Yesterday’s result is a triumph for Thomas Minder, manager of a century-old natural cosmetics company, who started the initiative against “fat cats” in 2006 and has overcome the opposition of high-profile corporate chief executive officers such as Paul Bulcke of Nestle SA, the government, and parliament in Bern. They said the curbs would damage Switzerland’s ability to serve as a base for big corporations like oilfield service company Weatherford International Ltd.
One initiative still stuck in political wrangling is the 2010 initiative to expel foreigners convicted of serious crimes -- politicians disagree about how to reconcile it with international law.
Minder’s proposal may suffer a similar fate, according to Lorenz Hess, a member of the BDP party, which opposed the initiative. “There won’t be something immediately, there will be some discussions,” Hess told Swiss television station SF1 yesterday.
Germany’s opposition today lauded the Swiss vote, raising pressure on Chancellor Angela Merkel to adopt her own tougher rules on executive pay. The European Parliament last week struck a provisional deal to ban bonuses that are more than twice bankers’ fixed pay as of next year.
“It’s not so radical as you might think at first glance,” said Janwillem Acket, chief economist at Julius Baer Group Ltd. “It’s not against high wages, but against excesses, and it is part of a European trend.”

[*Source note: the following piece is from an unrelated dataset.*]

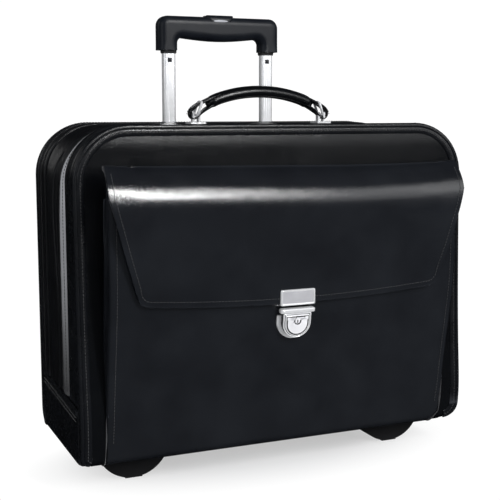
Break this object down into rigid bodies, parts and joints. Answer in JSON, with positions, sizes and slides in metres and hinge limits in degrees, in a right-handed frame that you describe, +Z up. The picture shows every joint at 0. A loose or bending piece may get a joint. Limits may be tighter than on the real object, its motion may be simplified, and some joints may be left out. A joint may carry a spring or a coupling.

The initiative could cause Switzerland to lose out on top talent, Stephane Rambossen, managing partner at executive search firm Veni Partners LLP, said today on Bloomberg Television’s “The Pulse” with Francine Lacqua.
“It will necessarily have an impact,” he said. “You’ll see some of the best athletes, as you do in sports or in other industries, go to Asia, to other places.”
The Swiss government has pledged to stick closely to Minder’s text, saying it understood voters’ resentment. Foreign heads of corporations receive as much as 13 million francs (13.8 million) in annual pay, while blue-collar wage earners complain immigration is pressuring their wages.
The initiative, which applies to Swiss firms listed domestically and abroad, also bans big payouts for new hires and for managers when they leave. Executives who violate the terms can be punished with as long as three years in jail.
Novartis last month withdrew a plan to pay outgoing chairman Daniel Vasella as much as $78 million to keep him from working for a rival, after details of the payout elicited public outrage.
“How it will be implemented isn’t clear yet, and that is really key,” Acket said. “I don’t believe Switzerland as a location for business will be damaged.”
At least five of Europe’s 20 highest-paid CEOs work for Swiss companies, according to data compiled by Bloomberg. The list includes three Americans: Credit Suisse head Brady Dougan, ABB Ltd.’s Joe Hogan and Joe Jimenez of Novartis AG. Also among the top tier are Roche Holding AG’s Austrian chief Severin Schwan and Nestle’s Bulcke of Belgium.
“The negative consequences will be limited,” Bucher’s Mosimann said. “But I hope that some boards, particularly in the financial and pharmaceuticals industry, will look matters over again.”
Piggy-backing on Minder’s success, the Young Socialists are campaigning to prevent executives from being paid more than 12 times the wage of their lowest-paid employee. A plebiscite on the matter is expected in the second half of the year, the group said.